● **Work to do**:
Please repeat, exactly and with nothing added, the lines running from the line that contains "Write part 2" to the line that contains "const blockFace = panelBack - 2 * gap;", both lines included.

═══ Input rows

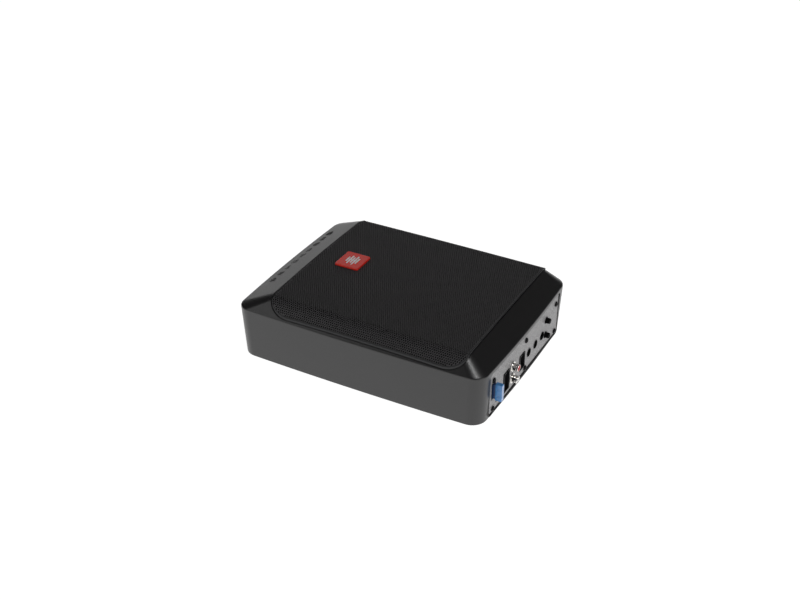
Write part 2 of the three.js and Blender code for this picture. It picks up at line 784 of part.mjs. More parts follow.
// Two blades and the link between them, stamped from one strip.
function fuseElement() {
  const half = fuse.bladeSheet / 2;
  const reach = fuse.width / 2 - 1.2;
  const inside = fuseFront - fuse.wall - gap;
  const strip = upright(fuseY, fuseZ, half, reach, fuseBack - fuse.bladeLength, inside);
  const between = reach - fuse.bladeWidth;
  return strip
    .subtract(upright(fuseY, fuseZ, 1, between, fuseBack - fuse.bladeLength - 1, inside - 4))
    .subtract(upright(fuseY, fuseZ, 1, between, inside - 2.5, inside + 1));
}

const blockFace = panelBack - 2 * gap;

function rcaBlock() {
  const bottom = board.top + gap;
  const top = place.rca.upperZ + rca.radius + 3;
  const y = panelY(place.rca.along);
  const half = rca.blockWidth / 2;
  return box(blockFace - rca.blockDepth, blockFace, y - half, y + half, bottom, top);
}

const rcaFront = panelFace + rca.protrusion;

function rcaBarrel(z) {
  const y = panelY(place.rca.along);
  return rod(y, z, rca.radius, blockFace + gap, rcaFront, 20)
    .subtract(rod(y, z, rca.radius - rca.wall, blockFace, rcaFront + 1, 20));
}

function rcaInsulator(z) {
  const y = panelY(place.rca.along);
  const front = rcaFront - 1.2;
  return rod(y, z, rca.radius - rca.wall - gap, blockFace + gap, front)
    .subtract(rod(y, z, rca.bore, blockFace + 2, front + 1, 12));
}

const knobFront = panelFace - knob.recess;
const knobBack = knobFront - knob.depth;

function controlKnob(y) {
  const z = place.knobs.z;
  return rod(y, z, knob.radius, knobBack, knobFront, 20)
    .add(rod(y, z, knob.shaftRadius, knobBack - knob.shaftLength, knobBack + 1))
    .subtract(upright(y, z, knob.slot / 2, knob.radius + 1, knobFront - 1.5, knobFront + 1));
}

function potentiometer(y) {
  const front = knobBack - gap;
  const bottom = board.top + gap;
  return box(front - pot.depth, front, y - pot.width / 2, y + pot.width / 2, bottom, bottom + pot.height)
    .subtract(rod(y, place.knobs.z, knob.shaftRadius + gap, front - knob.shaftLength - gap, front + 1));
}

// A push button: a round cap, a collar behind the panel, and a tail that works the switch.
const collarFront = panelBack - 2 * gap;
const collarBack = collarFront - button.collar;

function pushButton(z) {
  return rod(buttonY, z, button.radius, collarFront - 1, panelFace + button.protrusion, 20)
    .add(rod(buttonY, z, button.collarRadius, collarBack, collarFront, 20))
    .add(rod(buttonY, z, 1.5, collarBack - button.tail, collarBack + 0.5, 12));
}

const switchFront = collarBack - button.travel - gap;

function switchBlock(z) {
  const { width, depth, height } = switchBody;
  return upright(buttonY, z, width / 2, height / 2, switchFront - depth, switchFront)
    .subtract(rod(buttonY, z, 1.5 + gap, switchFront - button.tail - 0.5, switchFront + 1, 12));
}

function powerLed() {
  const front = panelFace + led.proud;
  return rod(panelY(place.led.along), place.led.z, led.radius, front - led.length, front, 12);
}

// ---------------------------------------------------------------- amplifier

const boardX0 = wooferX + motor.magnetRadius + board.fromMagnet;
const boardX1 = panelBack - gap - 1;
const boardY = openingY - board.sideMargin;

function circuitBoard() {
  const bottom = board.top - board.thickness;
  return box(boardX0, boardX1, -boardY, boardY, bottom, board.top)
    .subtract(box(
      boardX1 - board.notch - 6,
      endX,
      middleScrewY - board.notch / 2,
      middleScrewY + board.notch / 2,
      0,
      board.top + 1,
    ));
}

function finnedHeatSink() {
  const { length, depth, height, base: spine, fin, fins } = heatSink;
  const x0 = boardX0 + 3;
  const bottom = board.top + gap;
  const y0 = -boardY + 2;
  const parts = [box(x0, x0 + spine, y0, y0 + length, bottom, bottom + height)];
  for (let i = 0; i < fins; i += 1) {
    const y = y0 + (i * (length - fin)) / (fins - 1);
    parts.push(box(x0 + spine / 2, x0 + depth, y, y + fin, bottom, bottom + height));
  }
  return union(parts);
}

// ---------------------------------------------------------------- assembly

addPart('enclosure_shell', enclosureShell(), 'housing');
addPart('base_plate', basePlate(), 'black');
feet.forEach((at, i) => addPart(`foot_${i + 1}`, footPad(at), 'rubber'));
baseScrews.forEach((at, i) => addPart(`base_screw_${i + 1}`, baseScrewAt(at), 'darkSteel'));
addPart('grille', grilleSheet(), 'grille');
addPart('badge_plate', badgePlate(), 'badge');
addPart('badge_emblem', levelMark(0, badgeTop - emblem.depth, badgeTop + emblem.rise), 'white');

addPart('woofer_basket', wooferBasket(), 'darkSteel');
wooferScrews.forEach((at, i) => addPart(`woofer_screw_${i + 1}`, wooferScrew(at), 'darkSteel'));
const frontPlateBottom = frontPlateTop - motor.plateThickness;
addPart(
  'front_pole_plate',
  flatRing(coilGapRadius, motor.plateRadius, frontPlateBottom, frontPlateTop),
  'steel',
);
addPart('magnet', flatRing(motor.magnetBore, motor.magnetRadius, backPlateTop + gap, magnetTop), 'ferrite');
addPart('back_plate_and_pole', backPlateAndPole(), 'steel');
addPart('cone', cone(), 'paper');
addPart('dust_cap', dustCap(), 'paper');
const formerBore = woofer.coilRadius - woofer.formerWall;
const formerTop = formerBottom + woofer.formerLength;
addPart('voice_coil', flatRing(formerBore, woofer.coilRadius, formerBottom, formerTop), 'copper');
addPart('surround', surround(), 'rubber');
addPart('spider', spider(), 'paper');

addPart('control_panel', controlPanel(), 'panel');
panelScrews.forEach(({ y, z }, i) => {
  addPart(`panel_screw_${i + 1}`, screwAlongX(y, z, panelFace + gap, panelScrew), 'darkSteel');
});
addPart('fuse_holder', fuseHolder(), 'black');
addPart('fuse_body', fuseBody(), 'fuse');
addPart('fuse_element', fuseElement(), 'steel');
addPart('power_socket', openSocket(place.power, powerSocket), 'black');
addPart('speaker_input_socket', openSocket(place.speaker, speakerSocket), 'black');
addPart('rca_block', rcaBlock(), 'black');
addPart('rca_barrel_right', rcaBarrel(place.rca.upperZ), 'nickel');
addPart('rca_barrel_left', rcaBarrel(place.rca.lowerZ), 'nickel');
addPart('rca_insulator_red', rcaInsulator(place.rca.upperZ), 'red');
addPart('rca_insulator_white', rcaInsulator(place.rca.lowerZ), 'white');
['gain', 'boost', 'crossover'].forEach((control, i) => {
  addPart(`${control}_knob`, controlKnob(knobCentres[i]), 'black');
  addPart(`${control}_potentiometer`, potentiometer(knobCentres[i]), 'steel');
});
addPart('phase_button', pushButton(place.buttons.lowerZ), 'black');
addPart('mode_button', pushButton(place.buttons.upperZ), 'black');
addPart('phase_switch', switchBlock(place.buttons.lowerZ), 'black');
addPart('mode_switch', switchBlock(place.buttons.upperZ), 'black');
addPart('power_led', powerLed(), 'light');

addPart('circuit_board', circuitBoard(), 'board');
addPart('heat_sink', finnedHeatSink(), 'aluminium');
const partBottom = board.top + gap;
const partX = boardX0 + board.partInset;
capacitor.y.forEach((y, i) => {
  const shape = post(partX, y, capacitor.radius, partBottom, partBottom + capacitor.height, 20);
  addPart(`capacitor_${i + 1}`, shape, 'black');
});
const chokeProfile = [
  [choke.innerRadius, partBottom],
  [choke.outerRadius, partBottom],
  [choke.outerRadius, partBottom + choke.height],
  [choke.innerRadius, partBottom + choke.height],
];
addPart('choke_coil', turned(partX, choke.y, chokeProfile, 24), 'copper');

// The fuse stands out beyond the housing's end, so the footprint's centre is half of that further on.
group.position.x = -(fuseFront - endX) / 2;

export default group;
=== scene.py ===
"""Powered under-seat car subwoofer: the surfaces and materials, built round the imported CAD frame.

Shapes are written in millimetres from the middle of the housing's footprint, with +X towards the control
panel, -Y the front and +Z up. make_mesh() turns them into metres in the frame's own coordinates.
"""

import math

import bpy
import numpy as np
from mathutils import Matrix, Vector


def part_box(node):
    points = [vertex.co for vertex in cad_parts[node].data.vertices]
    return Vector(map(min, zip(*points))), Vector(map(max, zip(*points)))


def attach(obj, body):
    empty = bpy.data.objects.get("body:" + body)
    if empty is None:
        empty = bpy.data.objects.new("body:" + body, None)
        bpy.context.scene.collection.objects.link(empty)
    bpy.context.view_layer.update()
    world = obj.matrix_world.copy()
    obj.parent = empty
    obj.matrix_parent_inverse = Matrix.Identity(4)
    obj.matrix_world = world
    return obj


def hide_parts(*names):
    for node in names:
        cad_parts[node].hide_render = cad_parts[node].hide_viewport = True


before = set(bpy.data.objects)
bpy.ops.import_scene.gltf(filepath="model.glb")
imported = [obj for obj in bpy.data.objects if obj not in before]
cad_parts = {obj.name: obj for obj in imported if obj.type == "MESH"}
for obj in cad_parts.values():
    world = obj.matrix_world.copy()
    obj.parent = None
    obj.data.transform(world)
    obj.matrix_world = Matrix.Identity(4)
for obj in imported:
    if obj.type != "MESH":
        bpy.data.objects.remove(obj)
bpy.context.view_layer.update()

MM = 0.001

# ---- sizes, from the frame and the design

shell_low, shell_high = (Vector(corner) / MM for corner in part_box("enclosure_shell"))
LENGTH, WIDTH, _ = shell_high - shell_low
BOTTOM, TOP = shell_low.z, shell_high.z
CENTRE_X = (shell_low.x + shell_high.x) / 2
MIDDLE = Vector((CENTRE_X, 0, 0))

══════
═══ Input rows

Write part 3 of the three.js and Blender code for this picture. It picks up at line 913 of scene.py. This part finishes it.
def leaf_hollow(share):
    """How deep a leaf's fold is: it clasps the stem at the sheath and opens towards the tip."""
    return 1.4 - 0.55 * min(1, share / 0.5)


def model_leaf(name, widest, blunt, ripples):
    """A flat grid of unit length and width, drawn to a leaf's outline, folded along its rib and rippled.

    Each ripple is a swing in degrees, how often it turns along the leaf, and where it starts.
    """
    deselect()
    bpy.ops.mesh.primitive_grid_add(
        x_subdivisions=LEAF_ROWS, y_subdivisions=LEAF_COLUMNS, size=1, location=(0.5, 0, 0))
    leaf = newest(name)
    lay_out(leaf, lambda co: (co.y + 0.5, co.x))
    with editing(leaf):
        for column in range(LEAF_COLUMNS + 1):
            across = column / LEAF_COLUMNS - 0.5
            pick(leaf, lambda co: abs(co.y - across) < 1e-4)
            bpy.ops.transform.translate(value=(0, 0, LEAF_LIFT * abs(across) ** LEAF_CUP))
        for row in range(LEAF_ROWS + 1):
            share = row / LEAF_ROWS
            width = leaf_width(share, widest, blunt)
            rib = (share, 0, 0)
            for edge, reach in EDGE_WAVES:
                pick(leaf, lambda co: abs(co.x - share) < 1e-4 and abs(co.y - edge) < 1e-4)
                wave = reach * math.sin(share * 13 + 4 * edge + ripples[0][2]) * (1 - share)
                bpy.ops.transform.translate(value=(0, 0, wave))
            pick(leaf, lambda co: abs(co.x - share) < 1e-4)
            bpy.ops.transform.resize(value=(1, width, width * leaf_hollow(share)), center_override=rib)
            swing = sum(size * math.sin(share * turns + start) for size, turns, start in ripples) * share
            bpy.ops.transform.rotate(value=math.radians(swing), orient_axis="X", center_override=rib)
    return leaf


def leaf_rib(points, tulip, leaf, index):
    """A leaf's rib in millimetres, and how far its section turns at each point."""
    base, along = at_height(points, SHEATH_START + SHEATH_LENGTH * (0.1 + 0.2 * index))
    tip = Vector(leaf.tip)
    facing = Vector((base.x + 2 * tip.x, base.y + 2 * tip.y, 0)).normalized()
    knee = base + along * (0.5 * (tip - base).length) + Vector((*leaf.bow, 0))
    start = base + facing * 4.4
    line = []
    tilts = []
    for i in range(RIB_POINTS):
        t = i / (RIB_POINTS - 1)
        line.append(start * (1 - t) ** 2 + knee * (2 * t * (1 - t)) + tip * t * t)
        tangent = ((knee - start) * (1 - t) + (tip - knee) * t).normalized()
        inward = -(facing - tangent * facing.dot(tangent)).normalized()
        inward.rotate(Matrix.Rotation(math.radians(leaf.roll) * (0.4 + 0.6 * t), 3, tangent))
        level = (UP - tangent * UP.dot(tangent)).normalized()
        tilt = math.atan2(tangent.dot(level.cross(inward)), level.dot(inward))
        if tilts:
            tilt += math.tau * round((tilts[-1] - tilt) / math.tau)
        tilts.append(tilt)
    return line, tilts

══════

● **Written solution**:
Write part 2 of the three.js and Blender code for this picture. It picks up at line 784 of part.mjs. More parts follow.
// Two blades and the link between them, stamped from one strip.
function fuseElement() {
  const half = fuse.bladeSheet / 2;
  const reach = fuse.width / 2 - 1.2;
  const inside = fuseFront - fuse.wall - gap;
  const strip = upright(fuseY, fuseZ, half, reach, fuseBack - fuse.bladeLength, inside);
  const between = reach - fuse.bladeWidth;
  return strip
    .subtract(upright(fuseY, fuseZ, 1, between, fuseBack - fuse.bladeLength - 1, inside - 4))
    .subtract(upright(fuseY, fuseZ, 1, between, inside - 2.5, inside + 1));
}

const blockFace = panelBack - 2 * gap;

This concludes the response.